From the opening whistle, Wirtz played as though the game made sense to him when it didn’t for others. His movement between the lines was intelligent rather than frantic, his touches purposeful rather than indulgent. In a side still struggling to rediscover ruthless aggression, the German has quietly become the creative engine — the one player who can slow the game when needed or accelerate it with a single decision.
Liverpool’s first half was their best in weeks. Wirtz knitted play together with Curtis Jones’ control and Hugo Ekitike’s movement, forming a triangle that finally looked cohesive. The goal itself was a reward for that understanding — Wirtz drifting into space, demanding the ball, and finishing with a calmness that has become his signature. There was no panic, no rush. Just quality.
What stands out most is how little he wastes. Every reception is on the half-turn, every pass angled to provoke movement. In a team that too often plays in straight lines, Wirtz bends the pitch to his will.
Back to Back POTM awards for Florian Wirtz. 👏🏻 pic.twitter.com/Mmo9lhqb9A
— Samuel (@SamueILFC) December 27, 2025
Carrying Control When the Team Loses Its Nerve
The second half told a very different story. Liverpool retreated, Wolves grew in belief, and the familiar anxiety crept back into Anfield. Second balls were lost, duels became harder to win, and what should have been a comfortable afternoon turned into a nervous exercise in game management.
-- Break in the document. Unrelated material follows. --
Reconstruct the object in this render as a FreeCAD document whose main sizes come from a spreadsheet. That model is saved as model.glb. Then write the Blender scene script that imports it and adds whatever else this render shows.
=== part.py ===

Yet even as Liverpool struggled, Wirtz remained the outlet. When others went safe, he went brave. When the tempo dipped, he showed for the ball. When Wolves pressed higher, he found pockets to relieve pressure. This is where his value truly lies — not just in moments of brilliance, but in his ability to offer control when structure collapses.
Curtis Jones deserves praise for his composure, and Ekitike continues to look like Liverpool’s most reliable attacking threat, but Wirtz is the reference point. Everything funnels through him because teammates trust his decisions. That trust is being earned week by week.
Liverpool still lacks the edge that once made it feared. They still fade too often after halftime. But with Wirtz at the heart of this evolving side, there is at least a sense of direction. In a season defined by uncertainty, he is becoming the constant — the player to build around as Liverpool searches for a new identity.
For now, that is more than enough to earn him the man of the match.